Lo scopo dell’arte nei secoli è dare visibilità all’invisibile manifestando la sua natura tramite la politica spazio-temporale circostante, che crea i sistemi di rappresentazione del mondo. Le ideologie del ‘900 (comunismo, fascismo e liberismo) hanno rovesciato le direttive esclusive che prima appartenevano ai monarchi e si sono contese il primato della modernità: pertanto, le tre visioni del mondo si sono divise la rappresentazione della realtà nelle sue manifestazioni socio-culturali con un linguaggio pedagogico di allevamento politico per le nuove generazioni. Ogni forma artistica del ‘900 senza alternativa si è dovuta riferire a questa imposizione: infatti, le tre ideologie sono considerate moderne per l’apporto evolutivo che hanno diffuso tra le masse attraverso propaganda e pubblicità. Punti di riferimento del loro logos sono: la lotta di classe per il comunismo, la battaglia per l’appartenenza dell’individuo ad una comunità artificialmente costituita e funzionalmente predisposta, al fine della civiltà; la razza per il fascismo, una realtà geopolitica che segnala l’appartenenza di un individuo ad una comunità per natura; l’individuo per il liberismo, l’elemento che non si può dividere ulteriormente. Il passaggio è dalla cultura alla natura, fino al soggetto.
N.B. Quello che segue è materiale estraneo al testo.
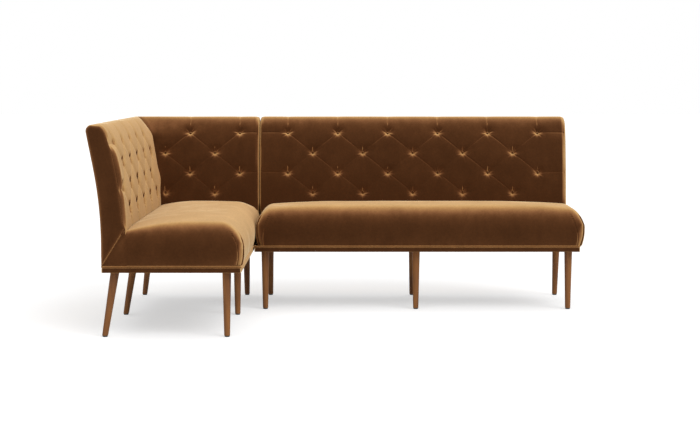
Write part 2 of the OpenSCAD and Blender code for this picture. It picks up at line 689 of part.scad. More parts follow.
// Four corners of a level, low and high sides being free (1) or tucked (0)
function level_ring(c, free, level, gap, z_gap) =
  let (in = [for (s = free) gap + (s == 1 ? level[1] : level[2])])
    [[c[0] + in[0], c[1] + in[1], level[0] + z_gap], [c[2] - in[2], c[1] + in[1], level[0] + z_gap],
     [c[2] - in[2], c[3] - in[3], level[0] + z_gap], [c[0] + in[0], c[3] - in[3], level[0] + z_gap]];
bench_free = [1, 0, 1, 1];
corner_free = [0, 0, 1, 1];

// A stack of four-cornered rings, closed at both ends
module stack(rings) {
  n = len(rings);
  sides = [for (i = [0:n - 2]) for (j = [0:3]) let (k = (j + 1) % 4) each
    [[4 * i + j, 4 * (i + 1) + j, 4 * (i + 1) + k], [4 * i + j, 4 * (i + 1) + k, 4 * i + k]]];
  low = [[0, 1, 2], [0, 2, 3]];
  t = 4 * (n - 1);
  high = [[t + 2, t + 1, t], [t + 3, t + 2, t]];
  polyhedron([for (r = rings) each r], concat(low, sides, high));
}
module seat_foam(c, free) stack([for (l = foam_levels) level_ring(c, free, l, fit_gap, 0)]);

// Lines of a seat's grid between two sides, closer together on the shoulders
shoulder_cells = 5;
tuck_cells = 3;
tuck_w = 200;
function side_steps(w, free) = let (n = free ? shoulder_cells : tuck_cells)
  [for (i = [0:n]) free ? w * (1 - cos(90 * i / n)) : w * i / n];
function lines(low, low_w, low_free, high, high_w, high_free, mid_n) =
  let (l = side_steps(low_w, low_free), h = side_steps(high_w, high_free),
       from = low + low_w, to = high - high_w)
  concat([for (x = l) low + x], [for (i = [1:mid_n - 1]) from + (to - from) * i / mid_n],
    [for (x = turned(h)) high - x]);

// Share of the crown's height left at a distance from a side
function free_share(x, w) = x >= w ? 1 : sqrt(max(0, 1 - pow(1 - x / w, 2)));
function tuck_share(x) = fade(x / tuck_w);
// A shoulder is narrower towards the back, and the crown falls a little towards a free side
squeeze_share = 0.5;
fall_share = crown_fall / (crown_z - full_z);
function side_share(x, w, free, tuck) = !free ? 1
  : free_share(x, w * (1 - squeeze_share * tuck)) * (1 - fall_share * fade(x / crown_fall_w));
seam_loss = (crown_z - seam_z) / (crown_z - full_z);

// Rounds the free corners in plan: two distances from the sides of a corner, as shares of its radius
function softened(x, y, r) = let (u = 1 - x / r, v = 1 - y / r)
  (u <= 0 || v <= 0) ? [x, y] : [r - r * u * sqrt(1 - v * v / 2), r - r * v * sqrt(1 - u * u / 2)];

// A seat's sides: [low a, high a, low d, high d], their shoulder widths, and which are free
function seat_sides(s, less) = [
  s[0][0] + (s[2][0] ? less : 0), s[0][1] - (s[2][1] ? less : 0),
  s[0][2] + (s[2][2] ? less : 0), s[0][3] - (s[2][3] ? less : 0)
];
function seat_plan(s, less, n) =
  let (e = seat_sides(s, less), w = s[1], f = s[2],
       aa = lines(e[0], w[0], f[0], e[1], w[1], f[1], n[0]),
       dd = lines(e[2], w[2], f[2], e[3], w[3], f[3], n[1]))
  [for (d = dd) [for (a = aa)
    let (low = f[0] && a - e[0] < e[1] - a, x = low ? a - e[0] : e[1] - a, y = e[3] - d,
         soft = f[1] || low, q = soft ? softened(x, y, seat_corner_r) : [x, y])
      [low ? e[0] + q[0] : e[1] - q[0], e[3] - q[1]]]];
function seat_height(s, p) =
  let (e = s[0], w = s[1], f = s[2],
       x = [p[0] - e[0], e[1] - p[0], p[1] - e[2], e[3] - p[1]],
       tuck = max([for (i = [0:3]) f[i] ? 0 : tuck_share(x[i])]))
  side_share(x[0], w[0], f[0], tuck) * side_share(x[1], w[1], f[1], tuck)
  * side_share(x[3], w[3], f[3], tuck) * (1 - seam_loss * tuck);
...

In sintesi: ciò che facciamo organizzandoci in base alla collettività, ciò che siamo quando nasciamo e ciò che sono io a prescindere da qualsiasi partecipazione comunitaria. Ogni testo e manufatto artistico prodotti nel ‘900 sono letti alla luce di queste tre filosofie estetiche, poiché ciascuno di noi oggi partecipa innegabilmente ad una di queste tre declinazioni intese come compagini sociali, biologiche e psicologiche.
Detto ciò, come è possibile ritenerci unici e reali in un mondo dove tutti, pur brillanti e coscientemente ricettivi, sembriamo marionette i cui fili sono tirati da entità oscure e forse nemmeno esistenti? Oppure secondo un’altra prospettiva, essendo così inseriti in certi schemi, può la nostra umanità riconoscersi in noi e tra noi per salvarne spregiudicatamente le redini? La seconda è più una speranza nella “fede esistenziale”.